*Do this:* Return the lines from the line containing "for item in" through the line containing "bpy.data.objects.remove(obj)" exactly. No other line should appear in the answer.
..........
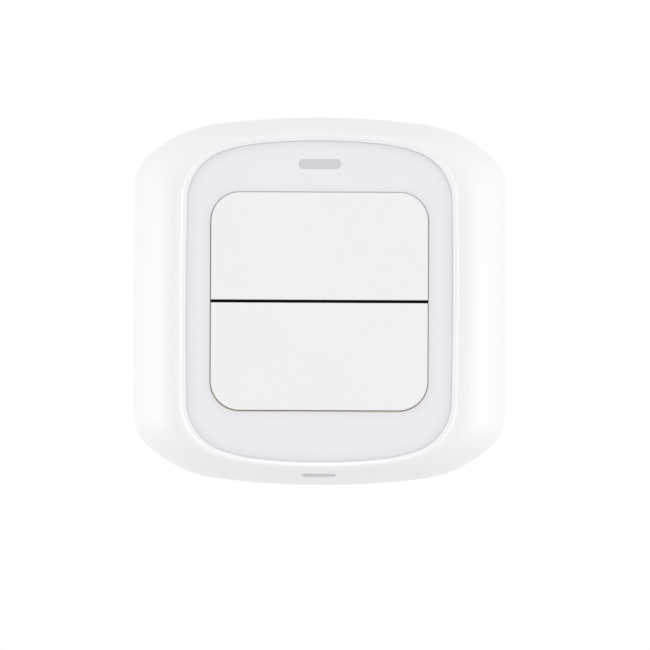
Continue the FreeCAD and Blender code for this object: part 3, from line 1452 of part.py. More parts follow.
def screw(name, x, z, seat, length, forward=True):
    # The head lies behind its seat and the shank runs forward, or the other way round
    body = newBody(name)
    if forward:
        rod(body, "shank", x, z, seat, "screwRadius", length)
        rod(body, "head", x, z, "%s - screwHeadHeight" % seat, "screwHeadRadius", "screwHeadHeight")
        face = recess = "%s - screwHeadHeight" % seat
    else:
        rod(body, "shank", x, z, "%s - (%s)" % (seat, length), "screwRadius", length)
        rod(body, "head", x, z, seat, "screwHeadRadius", "screwHeadHeight")
        face = "%s + screwHeadHeight" % seat
        recess = face + " - screwRecessDepth"
    faceDepth = value(face)
    soften(body, "Chamfer", "headEdge", "screwHeadEdge", lambda edge: atDepth(edge, faceDepth))
    # The driver's cross
    for number, (wide, tall) in enumerate((("screwRecessLong", "screwRecessWide"),
                                           ("screwRecessWide", "screwRecessLong"))):
        block(body, "cross%d" % number, "%s - %s / 2" % (x, wide), "%s - %s / 2" % (z, tall), recess,
              wide, tall, "screwRecessDepth", cut=True)
    return body


def buildScrews():
    def four(label, x, z, seat, length, forward=True):
        def one(side, level):
            name = "%s_%d_%d" % (label, side + 1, level + 1)
            return screw(name, signed(x, side), signed(z, level), seat, length, forward)
        return buildFour(label, one)

    groups = [
        four("cover_screws", "pillarX", "pillarZ", "headSeat", "coverScrewLength"),
        four("chassis_screws", "shellBossX", "shellBossZ", "chassisBack", "chassisScrewLength"),
        four("board_screws", "boardScrewX", "boardScrewZ", "boardFront", "boardScrewLength", forward=False)]
    clamps = []
    for turn in (1, -1):
        for side in (1, -1):
            x = "%s + %s" % (signed("pinionX", turn), signed("clampHoleX", side))
            z = signed("clampStart + clampWidth / 2", turn)
            clamps.append(screw("clamp_screw_%d_%d" % (turn + 1, side + 1), x, z,
                                "chassisBack - clampThickness", "clampScrewLength"))
    groups.append(group("clamp_screws", clamps))
    return groups


parts = [buildOuterShell(), buildFacePanel(), buildStatusLens(), buildMainBoard(), buildChassis(),
         buildRearCover(), buildBracket(), buildPads()]
parts += buildBoardParts()
for gang in ("upper", "lower"):
    for build in (buildKey, buildKeyPins, buildSwitch, buildPlunger, buildPinion, buildMotor, buildMotorShaft,
                  buildMotorClamp, buildArm, buildArmShaft):
        parts.append(build(gang))
    for side in (1, -1):
        parts.append(buildFoot(gang, side))
for side in (1, -1):
    parts.append(buildCell(side))
parts.append(buildDiscs("magnets", "magnetX", "magnetZ", "coverBack + magnetFloor", "magnetRadius",
                        "magnetThickness"))
parts.append(buildDiscs("strike_discs", "magnetX", "magnetZ", "bracketThickness - discThickness",
                        "discRadius", "discThickness"))
parts += buildScrews()

doc.recompute()
for item in doc.Objects:
    if "Invalid" in item.State or "Error" in item.State:
        raise RuntimeError("%s failed: %s" % (item.Name, item.State))
for part in parts:
    if part.Shape.isNull() or not part.Shape.isValid() or not part.Shape.Solids:
        raise RuntimeError("%s has no valid solid" % part.Label)

os.makedirs("parts", exist_ok=True)
for part in parts:
    part.Shape.exportStep("parts/%s.step" % part.Label)
    print("%-20s %d solid(s), %9.2f cubic mm" % (part.Label, len(part.Shape.Solids), part.Shape.Volume))
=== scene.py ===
import math
import bmesh
import bpy
from mathutils import Matrix, Vector


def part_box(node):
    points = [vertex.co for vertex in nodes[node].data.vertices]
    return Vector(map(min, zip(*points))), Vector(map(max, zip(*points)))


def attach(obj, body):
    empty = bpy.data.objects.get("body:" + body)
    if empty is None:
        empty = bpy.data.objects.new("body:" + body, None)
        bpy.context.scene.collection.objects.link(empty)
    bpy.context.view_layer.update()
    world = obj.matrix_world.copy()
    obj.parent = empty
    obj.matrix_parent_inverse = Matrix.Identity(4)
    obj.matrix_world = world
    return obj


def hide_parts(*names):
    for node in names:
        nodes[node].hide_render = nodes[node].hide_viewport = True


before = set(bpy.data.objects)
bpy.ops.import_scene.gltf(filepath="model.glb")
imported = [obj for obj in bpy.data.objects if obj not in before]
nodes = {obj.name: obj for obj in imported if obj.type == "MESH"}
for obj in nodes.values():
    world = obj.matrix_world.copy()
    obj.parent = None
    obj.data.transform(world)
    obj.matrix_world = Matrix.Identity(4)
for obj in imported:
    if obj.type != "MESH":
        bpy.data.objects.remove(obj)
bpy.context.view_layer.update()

scene = bpy.context.scene
scene.view_settings.view_transform = "Standard"
print("frame loaded:", len(nodes), "nodes")


def linear(code):
    # "#rrggbb" as the eye sees it, to the light values that the shader wants
    levels = [int(code[place:place + 2], 16) / 255 for place in (1, 3, 5)]
    return [v / 12.92 if v <= 0.04045 else ((v + 0.055) / 1.055) ** 2.4 for v in levels] + [1.0]


def addNode(tree, kind, links=None, **settings):
    # links: socket name or number -> a value, or the output it is fed from
    node = tree.nodes.new("ShaderNode" + kind)
    for name, setting in settings.items():
        setattr(node, name, setting)
    for socket, given in (links or {}).items():
        if isinstance(given, bpy.types.NodeSocket):
            tree.links.new(given, node.inputs[socket])
        else:
            node.inputs[socket].default_value = given
    return node


def newMaterial(name, colour, roughness, metallic=0.0, **more):
    material = bpy.data.materials.new(name)
    material.use_nodes = True
    shader = material.node_tree.nodes["Principled BSDF"]
    shader.inputs["Base Color"].default_value = linear(colour)
    shader.inputs["Roughness"].default_value = roughness
    shader.inputs["Metallic"].default_value = metallic
    for socket, amount in more.items():
        shader.inputs[socket.replace("_", " ")].default_value = amount
    return material, material.node_tree, shader


def giveDetail(tree, shader, colours, roughness=None, relief=None):
    # What varies over a surface, each with the pattern that drives it last: two colours, two roughnesses,
    # and a relief of so many millimetres. A Mix node's colours are sockets 6 and 7, and output 2
    one, other, pattern = colours
    mix = addNode(tree, "Mix", {0: pattern, 6: linear(one), 7: linear(other)}, data_type="RGBA")
    tree.links.new(mix.outputs[2], shader.inputs["Base Color"])
    if roughness:
        low, high, pattern = roughness
        spread = addNode(tree, "MapRange", {0: pattern, 3: low, 4: high})
        tree.links.new(spread.outputs[0], shader.inputs["Roughness"])
    if relief:
        depthMm, pattern = relief
        bump = addNode(tree, "Bump", {"Height": pattern, "Distance": depthMm / 1000, "Strength": 1.0})
        tree.links.new(bump.outputs[0], shader.inputs["Normal"])


def mouldedPlastic(name, colour, shade, roughness, grainMm, depthMm):
    # Injection-moulded: the tool's spark-eroded grain breaks up the gloss, and the melt leaves very
    # faint lighter and darker drifts a few centimetres long. The real grain is finer than the render
    # can show, so grainMm is as coarse as it needs to be
    material, tree, shader = newMaterial(name, colour, roughness, IOR=1.53)
    place = addNode(tree, "TexCoord").outputs["Object"]
    driftMm = 28
    grain = addNode(tree, "TexNoise", {"Vector": place, "Scale": 1000 / grainMm, "Detail": 3.0,
                                       "Roughness": 0.6}).outputs[0]
    drift = addNode(tree, "TexNoise", {"Vector": place, "Scale": 1000 / driftMm, "Detail": 1.0}).outputs[0]
    giveDetail(tree, shader, (colour, shade, drift), (roughness - 0.06, roughness + 0.06, grain),
               (depthMm, grain))
    return material


def spunMetal(name, colour, shade, roughness, lineMm, stretch, depthMm=0.003):
    # Ground or drawn metal: lines along one axis, as coarse as they need to be to show, with a little
    # tarnish in spots between them
    material, tree, shader = newMaterial(name, colour, roughness, 1.0)
    place = addNode(tree, "TexCoord").outputs["Object"]
    spotMm = 3
    along = addNode(tree, "Mapping", {"Vector": place, "Scale": stretch}).outputs[0]
    lines = addNode(tree, "TexNoise", {"Vector": along, "Scale": 1000 / lineMm, "Detail": 2.0}).outputs[0]
    tarnish = addNode(tree, "TexNoise", {"Vector": place, "Scale": 1000 / spotMm, "Detail": 2.0}).outputs[0]
    giveDetail(tree, shader, (colour, shade, tarnish), (roughness - 0.08, roughness + 0.1, lines),
               (depthMm, lines))
    return material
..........
*Answer to this task:*
for item in doc.Objects:
    if "Invalid" in item.State or "Error" in item.State:
        raise RuntimeError("%s failed: %s" % (item.Name, item.State))
for part in parts:
    if part.Shape.isNull() or not part.Shape.isValid() or not part.Shape.Solids:
        raise RuntimeError("%s has no valid solid" % part.Label)

os.makedirs("parts", exist_ok=True)
for part in parts:
    part.Shape.exportStep("parts/%s.step" % part.Label)
    print("%-20s %d solid(s), %9.2f cubic mm" % (part.Label, len(part.Shape.Solids), part.Shape.Volume))
=== scene.py ===
import math
import bmesh
import bpy
from mathutils import Matrix, Vector


def part_box(node):
    points = [vertex.co for vertex in nodes[node].data.vertices]
    return Vector(map(min, zip(*points))), Vector(map(max, zip(*points)))


def attach(obj, body):
    empty = bpy.data.objects.get("body:" + body)
    if empty is None:
        empty = bpy.data.objects.new("body:" + body, None)
        bpy.context.scene.collection.objects.link(empty)
    bpy.context.view_layer.update()
    world = obj.matrix_world.copy()
    obj.parent = empty
    obj.matrix_parent_inverse = Matrix.Identity(4)
    obj.matrix_world = world
    return obj


def hide_parts(*names):
    for node in names:
        nodes[node].hide_render = nodes[node].hide_viewport = True


before = set(bpy.data.objects)
bpy.ops.import_scene.gltf(filepath="model.glb")
imported = [obj for obj in bpy.data.objects if obj not in before]
nodes = {obj.name: obj for obj in imported if obj.type == "MESH"}
for obj in nodes.values():
    world = obj.matrix_world.copy()
    obj.parent = None
    obj.data.transform(world)
    obj.matrix_world = Matrix.Identity(4)
for obj in imported:
    if obj.type != "MESH":
        bpy.data.objects.remove(obj)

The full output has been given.